I am not sure which model size will cause the issue, but these steps can be done for any model, I am trying to reproduce with a llama 70B F16 in an isolated environment.

Assuming you are on a debian like OS.

  1. You need go and xk6-sse
# May not install the latest
sudo apt install go
# Or
wget https://go.dev/dl/go1.22.2.linux-amd64.tar.gz
sudo rm -rf /usr/local/go && sudo tar -C /usr/local -xzf go1.22.2.linux-amd64.tar.gz

cd examples/server/bench
go install go.k6.io/xk6/cmd/xk6@latest
export PATH=~/go/bin:$PATH
xk6 build master \
    --with github.com/phymbert/xk6-sse
  1. Download the test dataset
cd examples/server/bench
wget https://huggingface.co/datasets/anon8231489123/ShareGPT_Vicuna_unfiltered/resolve/main/ShareGPT_V3_unfiltered_cleaned_split.json
  1. Run the server benchmark (it includes --defrag-thold 0.1,)

cd examples/server/bench
pip install -r requirements.txt
mkdir models
LLAMA_SERVER_BIN_PATH=../../../cmake-build-debug/bin/server python bench.py \
    --runner-label local \
    --name local \
    --branch `git rev-parse --abbrev-ref HEAD` \
    --commit `git rev-parse HEAD` \
    --scenario script.js \
    --duration 10m \
    --hf-repo TheBloke/KafkaLM-70B-German-V0.1-GGUF	 \
    --hf-file kafkalm-70b-german-v0.1.Q2_K.gguf \
    --model-path-prefix models \
    --parallel 32 \
    -ngl 81 \
    --batch-size 4096 \
    --ubatch-size 256 \
    --ctx-size 32768 \
    --n-prompts 1000 \
    --max-prompt-tokens 512 \
    --max-tokens 1024

I will update the steps if I miss something here, but this is the general idea.

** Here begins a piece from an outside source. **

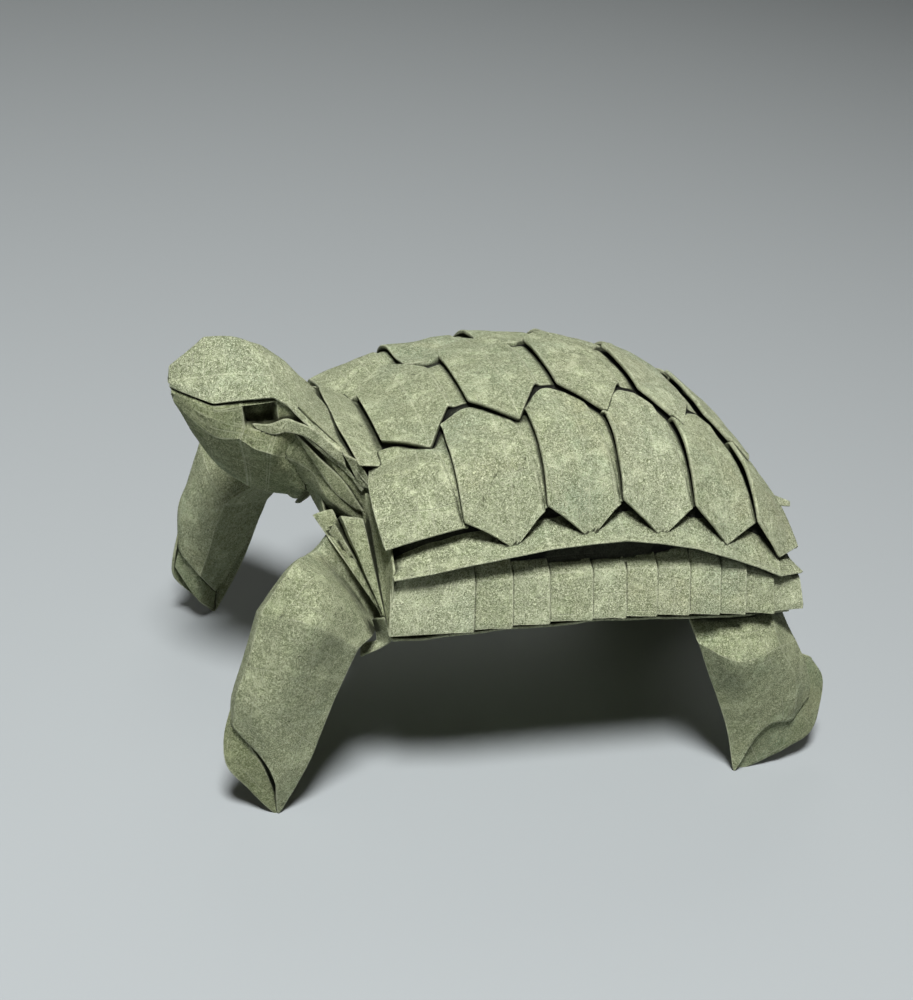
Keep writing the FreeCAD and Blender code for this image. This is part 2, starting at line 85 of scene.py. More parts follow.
def half_width(x):
    """Half width of the rim at station x: a superellipse with its own fullness in front and behind."""
    x = np.asarray(x, float)
    rear = np.maximum(arch(x / PLAN_REAR, PLAN_NR), 0.05)
    return HALF_WIDTH * np.where(x < 0, rear, arch(x / PLAN_FRONT, PLAN_NF))


def ridge(x):
    """Height of the ridge over the rim level."""
    x = np.asarray(x, float)
    return DOME_RISE * arch(x / np.where(x < 0, DOME_REAR, DOME_FRONT), RIDGE_P)


def dome(x, k):
    """Point of the dome at station x and share k of the half width."""
    x, k = np.broadcast_arrays(np.asarray(x, float), np.asarray(k, float))
    return np.stack([x, k * half_width(x), RIM_Z + ridge(x) * arch(k, SECTION_Q)], -1)


def unit(v):
    """The vectors divided by their lengths."""
    return v / np.maximum(np.linalg.norm(v, axis=-1, keepdims=True), 1e-12)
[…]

EDIT: I am not german, but this is the latest model I found on HF 😄

Is there a simple command that I can run to reproduce this issue? It seems that the issue is the size of the KV defrag graph.

It should give you a full call stack automatically if gdb is installed. Otherwise just run gdb --args ./server ... and type bt to get the call stack when it crashes. It will be more accurate with a debug build, but probably even in release will be enough to figure the issue.

The size of a hash table is probably being underestimated. However without the call stack it is hard to figure which one.